§ **Supplied information**:
********
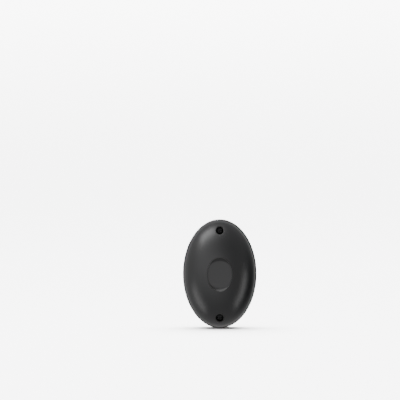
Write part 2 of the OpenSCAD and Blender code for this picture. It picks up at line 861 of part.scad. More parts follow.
module bridge_rectifier() {
    color(chip_colour) on_wall() on_board(bridge_place)
        package(bridge_w, bridge_l, bridge_h, 2, 2 * lead_pitch, bridge_leg_w);
}

module control_chip() {
    color(chip_colour) on_wall() on_board(chip_place)
        package(chip_w, chip_l, chip_h, 3, chip_leg_pitch, chip_leg_w);
}

module voltage_regulator() {
    color(chip_colour) on_wall() on_board(regulator_place) {
        translate([0, 0, regulator_legs]) difference() {
            cylinder(d = regulator_d, h = regulator_h, $fn = round_fn);
            translate([-regulator_d, regulator_flat, -over])
                cube([2 * regulator_d, regulator_d, regulator_h + 2 * over]);
        }
        for (leg = [-1, 0, 1]) translate([leg * regulator_pitch, 0, 0])
            cylinder(d = lead_d, h = regulator_legs + lead_d, $fn = small_fn);
    }
}

module axial(body_l) {
    translate([0, 0, axial_up]) rotate([0, 90, 0]) {
        cylinder(d = axial_d, h = body_l, center = true, $fn = small_fn);
        for (side = [-1, 1]) translate([0, 0, side * (body_l - axial_bulge_l) / 2])
            cylinder(d = axial_bulge_d, h = axial_bulge_l, center = true, $fn = small_fn);
        cylinder(d = lead_d, h = axial_span, center = true, $fn = small_fn);
    }
    for (side = [-1, 1]) translate([side * axial_span / 2, 0, 0]) {
        cylinder(d = lead_d, h = axial_up, $fn = small_fn);
        translate([0, 0, axial_up]) sphere(d = lead_d, $fn = small_fn);
    }
}

module protection_diode() {
    color(chip_colour) on_wall() on_board(diode_place) axial(axial_l);
}

module resistors() {
    color(amber_colour) on_wall() {
        on_board(lying_resistor_place) axial(axial_l);
        for (place = standing_resistor_places) on_board(place) rotate([0, 0, 90]) axial(axial_l);
    }
}

module solder_at(x, y) {
    translate([x, y, -board_t - solder_h])
        cylinder(d1 = solder_tip_d, d2 = solder_d, h = solder_h, $fn = small_fn);
}

module solder_joints() {
    color(tin_colour) on_wall() {
        for (way = [1:ways]) translate([way_x(way), bar_leg_up + bar_leg_t / 2, board_front])
            solder_at(0, 0);
        for (side = [-1, 1]) translate([side * lead_pitch / 2, 0, board_front]) solder_at(0, 0);
        on_board(led_place) for (side = [-1, 1]) solder_at(side * lead_pitch / 2, 0);
        on_board(header_place) for (pin = [0:header_pins_n - 1]) header_pin_place(pin) solder_at(0, 0);
        on_board(smoothing_place) for (side = [-1, 1]) solder_at(0, side * lead_pitch / 2);
        on_board(small_place) for (side = [-1, 1]) solder_at(0, side * lead_pitch / 2);
        on_board(relay_place) for (share = relay_pin_shares, side = [-1, 1])
            solder_at(share * relay_w, side * lead_pitch);
        on_board(bridge_place) for (x = [-1, 1], y = [-1, 1])
            solder_at(x * (bridge_w / 2 + leg_reach - leg_t / 2), y * lead_pitch);
        on_board(regulator_place) for (leg = [-1, 1]) solder_at(leg * lead_pitch / 2, 0);
        for (place = [lying_resistor_place, diode_place]) on_board(place)
            for (side = [-1, 1]) solder_at(side * axial_span / 2, 0);
        for (place = standing_resistor_places) on_board(place)
            for (side = [-1, 1]) solder_at(0, side * axial_span / 2);
    }
}

base();
cover();
cover_seal();
cover_screw(1);  // cover_screw_upper
cover_screw(-1);  // cover_screw_lower
screw_ring(1);  // screw_ring_upper
screw_ring(-1);  // screw_ring_lower
cable_grommet();
circuit_board();
board_screws();
lens_holder();
lens();
photodiode();
relay();
terminal_block();
terminal_contacts();
terminal_screw(1);  // terminal_screw_1
terminal_screw(2);  // terminal_screw_2
terminal_screw(3);  // terminal_screw_3
terminal_screw(4);  // terminal_screw_4
wire_clamp(1);  // wire_clamp_1
wire_clamp(2);  // wire_clamp_2
wire_clamp(3);  // wire_clamp_3
wire_clamp(4);  // wire_clamp_4
pin_header();
header_pins();
jumper_cap();
status_led();
smoothing_capacitor();
small_capacitor();
bridge_rectifier();
control_chip();
voltage_regulator();
protection_diode();
resistors();
solder_joints();
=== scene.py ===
"""Looks of an oval photocell for a gate, the receiver of a pair: pieces, finishes, light and camera.

Sizes are in millimetres and in the part's own directions: x to the right, up, and depth out from
the wall. at() turns them into the scene's metres. The wall is depth 0 and the dome faces the camera.
"""

import json
import math
from types import SimpleNamespace

import bmesh
import bpy
import numpy as np
from mathutils import Matrix, Vector

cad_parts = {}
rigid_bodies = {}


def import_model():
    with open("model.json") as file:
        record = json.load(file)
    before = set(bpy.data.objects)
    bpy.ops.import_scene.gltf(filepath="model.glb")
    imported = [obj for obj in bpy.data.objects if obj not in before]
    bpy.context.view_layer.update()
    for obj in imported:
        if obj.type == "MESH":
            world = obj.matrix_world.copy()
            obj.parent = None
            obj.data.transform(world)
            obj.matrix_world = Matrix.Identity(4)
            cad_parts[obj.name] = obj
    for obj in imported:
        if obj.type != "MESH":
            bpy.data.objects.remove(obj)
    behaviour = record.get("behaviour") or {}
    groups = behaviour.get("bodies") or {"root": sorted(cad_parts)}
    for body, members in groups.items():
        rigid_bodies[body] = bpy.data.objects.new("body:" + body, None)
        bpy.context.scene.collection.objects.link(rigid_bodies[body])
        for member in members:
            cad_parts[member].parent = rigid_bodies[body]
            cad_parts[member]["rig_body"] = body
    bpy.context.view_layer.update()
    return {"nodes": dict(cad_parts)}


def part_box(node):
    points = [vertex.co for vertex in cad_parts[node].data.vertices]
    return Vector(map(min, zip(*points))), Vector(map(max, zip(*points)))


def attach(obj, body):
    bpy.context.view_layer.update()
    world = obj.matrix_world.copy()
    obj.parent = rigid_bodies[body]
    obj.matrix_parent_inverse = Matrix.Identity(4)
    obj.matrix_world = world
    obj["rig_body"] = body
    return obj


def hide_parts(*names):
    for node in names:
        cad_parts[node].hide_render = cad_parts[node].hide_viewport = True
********
Take the listing above and write it out again exactly.

§ **Answer to the problem**:
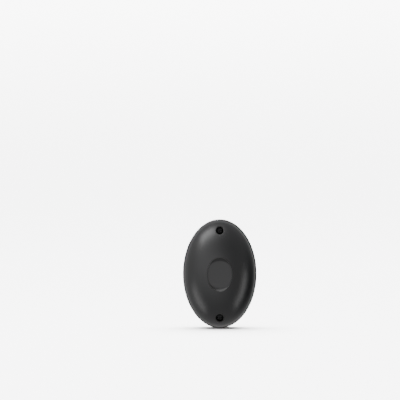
Write part 2 of the OpenSCAD and Blender code for this picture. It picks up at line 861 of part.scad. More parts follow.
module bridge_rectifier() {
    color(chip_colour) on_wall() on_board(bridge_place)
        package(bridge_w, bridge_l, bridge_h, 2, 2 * lead_pitch, bridge_leg_w);
}

module control_chip() {
    color(chip_colour) on_wall() on_board(chip_place)
        package(chip_w, chip_l, chip_h, 3, chip_leg_pitch, chip_leg_w);
}

module voltage_regulator() {
    color(chip_colour) on_wall() on_board(regulator_place) {
        translate([0, 0, regulator_legs]) difference() {
            cylinder(d = regulator_d, h = regulator_h, $fn = round_fn);
            translate([-regulator_d, regulator_flat, -over])
                cube([2 * regulator_d, regulator_d, regulator_h + 2 * over]);
        }
        for (leg = [-1, 0, 1]) translate([leg * regulator_pitch, 0, 0])
            cylinder(d = lead_d, h = regulator_legs + lead_d, $fn = small_fn);
    }
}

module axial(body_l) {
    translate([0, 0, axial_up]) rotate([0, 90, 0]) {
        cylinder(d = axial_d, h = body_l, center = true, $fn = small_fn);
        for (side = [-1, 1]) translate([0, 0, side * (body_l - axial_bulge_l) / 2])
            cylinder(d = axial_bulge_d, h = axial_bulge_l, center = true, $fn = small_fn);
        cylinder(d = lead_d, h = axial_span, center = true, $fn = small_fn);
    }
    for (side = [-1, 1]) translate([side * axial_span / 2, 0, 0]) {
        cylinder(d = lead_d, h = axial_up, $fn = small_fn);
        translate([0, 0, axial_up]) sphere(d = lead_d, $fn = small_fn);
    }
}

module protection_diode() {
    color(chip_colour) on_wall() on_board(diode_place) axial(axial_l);
}

module resistors() {
    color(amber_colour) on_wall() {
        on_board(lying_resistor_place) axial(axial_l);
        for (place = standing_resistor_places) on_board(place) rotate([0, 0, 90]) axial(axial_l);
    }
}

module solder_at(x, y) {
    translate([x, y, -board_t - solder_h])
        cylinder(d1 = solder_tip_d, d2 = solder_d, h = solder_h, $fn = small_fn);
}

module solder_joints() {
    color(tin_colour) on_wall() {
        for (way = [1:ways]) translate([way_x(way), bar_leg_up + bar_leg_t / 2, board_front])
            solder_at(0, 0);
        for (side = [-1, 1]) translate([side * lead_pitch / 2, 0, board_front]) solder_at(0, 0);
        on_board(led_place) for (side = [-1, 1]) solder_at(side * lead_pitch / 2, 0);
        on_board(header_place) for (pin = [0:header_pins_n - 1]) header_pin_place(pin) solder_at(0, 0);
        on_board(smoothing_place) for (side = [-1, 1]) solder_at(0, side * lead_pitch / 2);
        on_board(small_place) for (side = [-1, 1]) solder_at(0, side * lead_pitch / 2);
        on_board(relay_place) for (share = relay_pin_shares, side = [-1, 1])
            solder_at(share * relay_w, side * lead_pitch);
        on_board(bridge_place) for (x = [-1, 1], y = [-1, 1])
            solder_at(x * (bridge_w / 2 + leg_reach - leg_t / 2), y * lead_pitch);
        on_board(regulator_place) for (leg = [-1, 1]) solder_at(leg * lead_pitch / 2, 0);
        for (place = [lying_resistor_place, diode_place]) on_board(place)
            for (side = [-1, 1]) solder_at(side * axial_span / 2, 0);
        for (place = standing_resistor_places) on_board(place)
            for (side = [-1, 1]) solder_at(0, side * axial_span / 2);
    }
}

base();
cover();
cover_seal();
cover_screw(1);  // cover_screw_upper
cover_screw(-1);  // cover_screw_lower
screw_ring(1);  // screw_ring_upper
screw_ring(-1);  // screw_ring_lower
cable_grommet();
circuit_board();
board_screws();
lens_holder();
lens();
photodiode();
relay();
terminal_block();
terminal_contacts();
terminal_screw(1);  // terminal_screw_1
terminal_screw(2);  // terminal_screw_2
terminal_screw(3);  // terminal_screw_3
terminal_screw(4);  // terminal_screw_4
wire_clamp(1);  // wire_clamp_1
wire_clamp(2);  // wire_clamp_2
wire_clamp(3);  // wire_clamp_3
wire_clamp(4);  // wire_clamp_4
pin_header();
header_pins();
jumper_cap();
status_led();
smoothing_capacitor();
small_capacitor();
bridge_rectifier();
control_chip();
voltage_regulator();
protection_diode();
resistors();
solder_joints();
=== scene.py ===
"""Looks of an oval photocell for a gate, the receiver of a pair: pieces, finishes, light and camera.

Sizes are in millimetres and in the part's own directions: x to the right, up, and depth out from
the wall. at() turns them into the scene's metres. The wall is depth 0 and the dome faces the camera.
"""

import json
import math
from types import SimpleNamespace

import bmesh
import bpy
import numpy as np
from mathutils import Matrix, Vector

cad_parts = {}
rigid_bodies = {}


def import_model():
    with open("model.json") as file:
        record = json.load(file)
    before = set(bpy.data.objects)
    bpy.ops.import_scene.gltf(filepath="model.glb")
    imported = [obj for obj in bpy.data.objects if obj not in before]
    bpy.context.view_layer.update()
    for obj in imported:
        if obj.type == "MESH":
            world = obj.matrix_world.copy()
            obj.parent = None
            obj.data.transform(world)
            obj.matrix_world = Matrix.Identity(4)
            cad_parts[obj.name] = obj
    for obj in imported:
        if obj.type != "MESH":
            bpy.data.objects.remove(obj)
    behaviour = record.get("behaviour") or {}
    groups = behaviour.get("bodies") or {"root": sorted(cad_parts)}
    for body, members in groups.items():
        rigid_bodies[body] = bpy.data.objects.new("body:" + body, None)
        bpy.context.scene.collection.objects.link(rigid_bodies[body])
        for member in members:
            cad_parts[member].parent = rigid_bodies[body]
            cad_parts[member]["rig_body"] = body
    bpy.context.view_layer.update()
    return {"nodes": dict(cad_parts)}


def part_box(node):
    points = [vertex.co for vertex in cad_parts[node].data.vertices]
    return Vector(map(min, zip(*points))), Vector(map(max, zip(*points)))


def attach(obj, body):
    bpy.context.view_layer.update()
    world = obj.matrix_world.copy()
    obj.parent = rigid_bodies[body]
    obj.matrix_parent_inverse = Matrix.Identity(4)
    obj.matrix_world = world
    obj["rig_body"] = body
    return obj


def hide_parts(*names):
    for node in names:
        cad_parts[node].hide_render = cad_parts[node].hide_viewport = True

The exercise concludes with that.